Il y a aussi beaucoup d’initiatives associatives qui utilisent la récupération comme outil de réinsertion, ou animent des ateliers à différents buts sociaux et écologiques autour du réemploi.

Sur la question du coût de la main d’œuvre, le réemploi n’est pas pour l’instant moins cher que l’utilisation de matériaux neufs. Mais règlementairement, on ne démolit plus, on déconstruit pour pouvoir trier ; donc le soin à apporter aux matériaux en fin de cycle du bâtiment est déjà là. Il est là aussi question de répartition de valeur : qui dit réemploi dit moins de travail en phase de traitement des déchets. L’acteur qui fait des économies change et le coût global (qui se calcule) de la construction baisse.

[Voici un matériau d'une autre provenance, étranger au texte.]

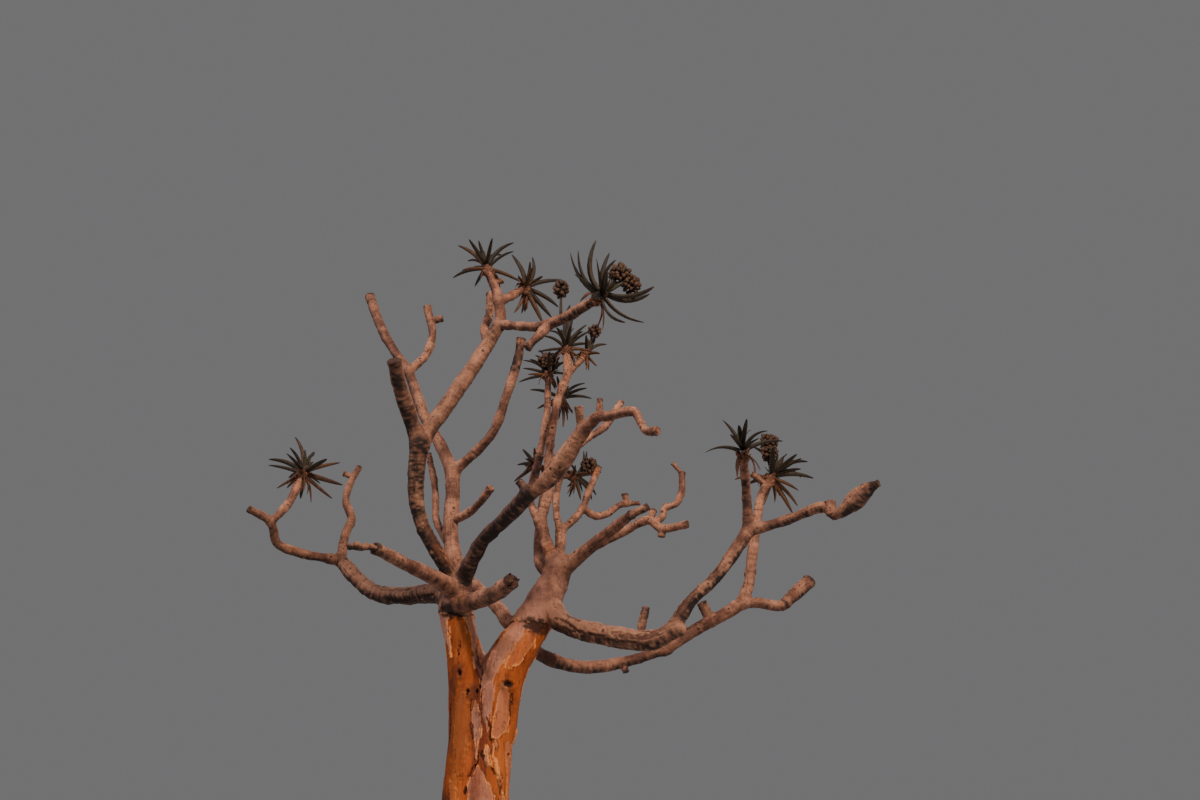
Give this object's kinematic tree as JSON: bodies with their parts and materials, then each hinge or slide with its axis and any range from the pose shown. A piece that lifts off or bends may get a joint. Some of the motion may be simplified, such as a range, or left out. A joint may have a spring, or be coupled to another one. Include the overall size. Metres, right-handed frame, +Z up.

À la question des normes de la construction, qui peuvent être une vraie barrière au réemploi des matériaux, elles sont toutefois en train d’évoluer - péniblement. A l’exemple de la construction paille, ce n’est que par effort commun de l’assureur, la maîtrise d’ouvrage, la maîtrise d’oeuvre, le contrôleur technique, etc, que les règles changent. Cela dit, le réemploi n’est pas forcément un modèle à généraliser, il restera artisanal. C’est un outil parmi d’autres à disposition des maîtres d’oeuvre dans l’effort de démarche environnementale. L’idée est de générer une alternative au modèle ambiant qui nous envoie clairement dans le mur.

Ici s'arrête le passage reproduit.